### What this task involves
Using the data beneath, show every line that includes the word "materials".

### Source material ###

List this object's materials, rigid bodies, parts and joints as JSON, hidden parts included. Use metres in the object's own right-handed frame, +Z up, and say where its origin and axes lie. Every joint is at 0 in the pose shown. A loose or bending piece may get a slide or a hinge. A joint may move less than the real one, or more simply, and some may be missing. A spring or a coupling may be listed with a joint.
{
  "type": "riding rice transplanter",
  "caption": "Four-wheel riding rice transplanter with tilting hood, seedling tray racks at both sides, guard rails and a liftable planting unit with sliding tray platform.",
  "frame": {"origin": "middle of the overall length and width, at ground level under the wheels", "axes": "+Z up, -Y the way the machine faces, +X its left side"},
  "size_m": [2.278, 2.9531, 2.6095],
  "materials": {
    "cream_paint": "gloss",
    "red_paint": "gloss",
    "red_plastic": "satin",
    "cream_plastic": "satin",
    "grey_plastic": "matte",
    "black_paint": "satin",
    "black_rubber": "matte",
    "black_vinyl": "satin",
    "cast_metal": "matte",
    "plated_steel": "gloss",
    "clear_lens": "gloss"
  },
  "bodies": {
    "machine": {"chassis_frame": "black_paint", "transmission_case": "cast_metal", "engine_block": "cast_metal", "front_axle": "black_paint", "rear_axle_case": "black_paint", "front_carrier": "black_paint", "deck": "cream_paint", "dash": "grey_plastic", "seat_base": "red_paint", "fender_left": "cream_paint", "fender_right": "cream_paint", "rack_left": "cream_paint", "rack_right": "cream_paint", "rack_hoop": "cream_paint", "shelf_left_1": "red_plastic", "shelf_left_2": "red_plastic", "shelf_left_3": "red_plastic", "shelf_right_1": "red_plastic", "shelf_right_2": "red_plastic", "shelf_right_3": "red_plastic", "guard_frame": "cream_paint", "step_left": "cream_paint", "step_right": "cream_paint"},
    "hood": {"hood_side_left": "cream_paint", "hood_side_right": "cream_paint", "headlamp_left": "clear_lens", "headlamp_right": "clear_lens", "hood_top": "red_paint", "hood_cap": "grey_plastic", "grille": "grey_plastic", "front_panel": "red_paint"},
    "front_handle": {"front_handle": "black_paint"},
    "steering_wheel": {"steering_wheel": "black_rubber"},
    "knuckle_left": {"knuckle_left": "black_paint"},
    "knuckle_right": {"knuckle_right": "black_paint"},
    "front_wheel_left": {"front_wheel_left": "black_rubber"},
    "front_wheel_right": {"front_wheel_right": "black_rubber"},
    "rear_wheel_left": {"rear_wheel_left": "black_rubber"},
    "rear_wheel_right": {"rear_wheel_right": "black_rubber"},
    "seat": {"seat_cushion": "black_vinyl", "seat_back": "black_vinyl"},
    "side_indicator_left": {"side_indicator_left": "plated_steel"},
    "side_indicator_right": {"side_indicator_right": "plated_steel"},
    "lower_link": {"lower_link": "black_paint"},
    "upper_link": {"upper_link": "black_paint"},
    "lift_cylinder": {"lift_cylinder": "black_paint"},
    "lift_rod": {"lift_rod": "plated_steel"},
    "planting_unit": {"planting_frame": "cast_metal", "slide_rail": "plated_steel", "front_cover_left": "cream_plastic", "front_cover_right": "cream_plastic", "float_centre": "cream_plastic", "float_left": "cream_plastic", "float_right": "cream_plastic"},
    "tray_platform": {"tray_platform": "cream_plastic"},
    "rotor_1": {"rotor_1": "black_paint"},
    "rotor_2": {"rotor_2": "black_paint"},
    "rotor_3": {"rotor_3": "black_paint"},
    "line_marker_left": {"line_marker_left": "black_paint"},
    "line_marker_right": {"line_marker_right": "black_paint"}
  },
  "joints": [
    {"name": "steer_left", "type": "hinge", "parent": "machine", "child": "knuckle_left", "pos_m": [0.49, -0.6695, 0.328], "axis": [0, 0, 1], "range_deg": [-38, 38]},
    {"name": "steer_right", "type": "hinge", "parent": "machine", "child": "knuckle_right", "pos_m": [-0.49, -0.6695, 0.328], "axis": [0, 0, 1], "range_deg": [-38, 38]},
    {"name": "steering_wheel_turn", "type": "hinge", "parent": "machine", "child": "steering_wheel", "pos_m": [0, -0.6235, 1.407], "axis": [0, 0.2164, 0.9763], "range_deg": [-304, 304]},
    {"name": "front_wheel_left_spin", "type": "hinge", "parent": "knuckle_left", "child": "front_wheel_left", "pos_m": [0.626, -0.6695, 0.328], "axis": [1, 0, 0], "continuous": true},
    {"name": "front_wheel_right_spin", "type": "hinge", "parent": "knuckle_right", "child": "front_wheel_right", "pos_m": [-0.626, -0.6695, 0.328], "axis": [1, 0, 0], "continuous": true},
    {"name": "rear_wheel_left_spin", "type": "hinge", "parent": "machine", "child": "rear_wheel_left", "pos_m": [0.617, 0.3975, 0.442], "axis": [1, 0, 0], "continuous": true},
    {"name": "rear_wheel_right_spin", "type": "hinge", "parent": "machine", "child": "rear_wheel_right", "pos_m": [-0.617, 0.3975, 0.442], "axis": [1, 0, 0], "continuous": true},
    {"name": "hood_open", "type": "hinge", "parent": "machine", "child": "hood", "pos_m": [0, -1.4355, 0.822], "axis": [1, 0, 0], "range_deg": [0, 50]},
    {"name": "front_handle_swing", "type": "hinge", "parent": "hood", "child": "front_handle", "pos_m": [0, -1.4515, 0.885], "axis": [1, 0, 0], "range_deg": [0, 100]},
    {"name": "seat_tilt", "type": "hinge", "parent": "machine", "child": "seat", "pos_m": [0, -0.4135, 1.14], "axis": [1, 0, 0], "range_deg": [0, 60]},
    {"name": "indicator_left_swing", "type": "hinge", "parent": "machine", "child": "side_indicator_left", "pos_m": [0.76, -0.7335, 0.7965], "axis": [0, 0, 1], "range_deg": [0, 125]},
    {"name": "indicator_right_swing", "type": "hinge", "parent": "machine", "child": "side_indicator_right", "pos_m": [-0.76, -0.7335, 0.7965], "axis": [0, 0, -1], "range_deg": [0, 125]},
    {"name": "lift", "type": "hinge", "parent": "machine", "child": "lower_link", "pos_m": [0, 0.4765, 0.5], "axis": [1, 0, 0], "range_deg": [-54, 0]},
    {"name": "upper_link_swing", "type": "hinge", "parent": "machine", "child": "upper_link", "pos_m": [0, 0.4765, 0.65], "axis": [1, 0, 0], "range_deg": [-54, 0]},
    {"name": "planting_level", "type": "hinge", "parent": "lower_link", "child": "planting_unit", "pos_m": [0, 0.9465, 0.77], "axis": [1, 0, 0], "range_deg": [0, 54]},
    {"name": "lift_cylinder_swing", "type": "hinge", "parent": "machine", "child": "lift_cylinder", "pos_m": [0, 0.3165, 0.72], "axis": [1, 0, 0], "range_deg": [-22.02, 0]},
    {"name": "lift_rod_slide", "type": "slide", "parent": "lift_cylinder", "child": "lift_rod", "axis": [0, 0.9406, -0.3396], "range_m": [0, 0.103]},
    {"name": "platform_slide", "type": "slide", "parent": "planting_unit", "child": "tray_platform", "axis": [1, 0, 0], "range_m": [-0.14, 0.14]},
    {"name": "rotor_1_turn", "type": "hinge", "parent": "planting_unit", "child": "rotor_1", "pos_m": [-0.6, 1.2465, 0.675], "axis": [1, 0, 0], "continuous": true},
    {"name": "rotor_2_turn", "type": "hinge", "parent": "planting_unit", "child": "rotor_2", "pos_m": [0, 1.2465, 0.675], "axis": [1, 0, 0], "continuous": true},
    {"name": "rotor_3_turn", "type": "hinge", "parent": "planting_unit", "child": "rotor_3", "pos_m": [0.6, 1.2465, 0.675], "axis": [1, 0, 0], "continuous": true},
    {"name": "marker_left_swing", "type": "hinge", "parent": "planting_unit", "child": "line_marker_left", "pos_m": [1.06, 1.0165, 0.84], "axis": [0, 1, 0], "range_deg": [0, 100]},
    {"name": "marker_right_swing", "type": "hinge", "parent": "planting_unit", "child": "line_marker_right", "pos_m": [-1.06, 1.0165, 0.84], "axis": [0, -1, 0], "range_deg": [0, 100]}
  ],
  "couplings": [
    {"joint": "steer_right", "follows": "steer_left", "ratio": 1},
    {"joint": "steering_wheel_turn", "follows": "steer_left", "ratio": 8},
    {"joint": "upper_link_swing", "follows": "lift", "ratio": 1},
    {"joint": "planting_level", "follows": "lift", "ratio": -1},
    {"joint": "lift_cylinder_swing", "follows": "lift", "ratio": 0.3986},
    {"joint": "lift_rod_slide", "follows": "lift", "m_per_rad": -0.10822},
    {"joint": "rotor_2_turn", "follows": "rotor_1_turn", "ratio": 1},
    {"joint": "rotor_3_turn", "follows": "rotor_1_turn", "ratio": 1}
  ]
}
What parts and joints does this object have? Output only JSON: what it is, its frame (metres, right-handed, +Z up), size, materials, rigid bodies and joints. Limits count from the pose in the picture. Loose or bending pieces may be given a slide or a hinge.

###

### Answer to this problem
List this object's materials, rigid bodies, parts and joints as JSON, hidden parts included. Use metres in the object's own right-handed frame, +Z up, and say where its origin and axes lie. Every joint is at 0 in the pose shown. A loose or bending piece may get a slide or a hinge. A joint may move less than the real one, or more simply, and some may be missing. A spring or a coupling may be listed with a joint.
  "materials": {
What parts and joints does this object have? Output only JSON: what it is, its frame (metres, right-handed, +Z up), size, materials, rigid bodies and joints. Limits count from the pose in the picture. Loose or bending pieces may be given a slide or a hinge.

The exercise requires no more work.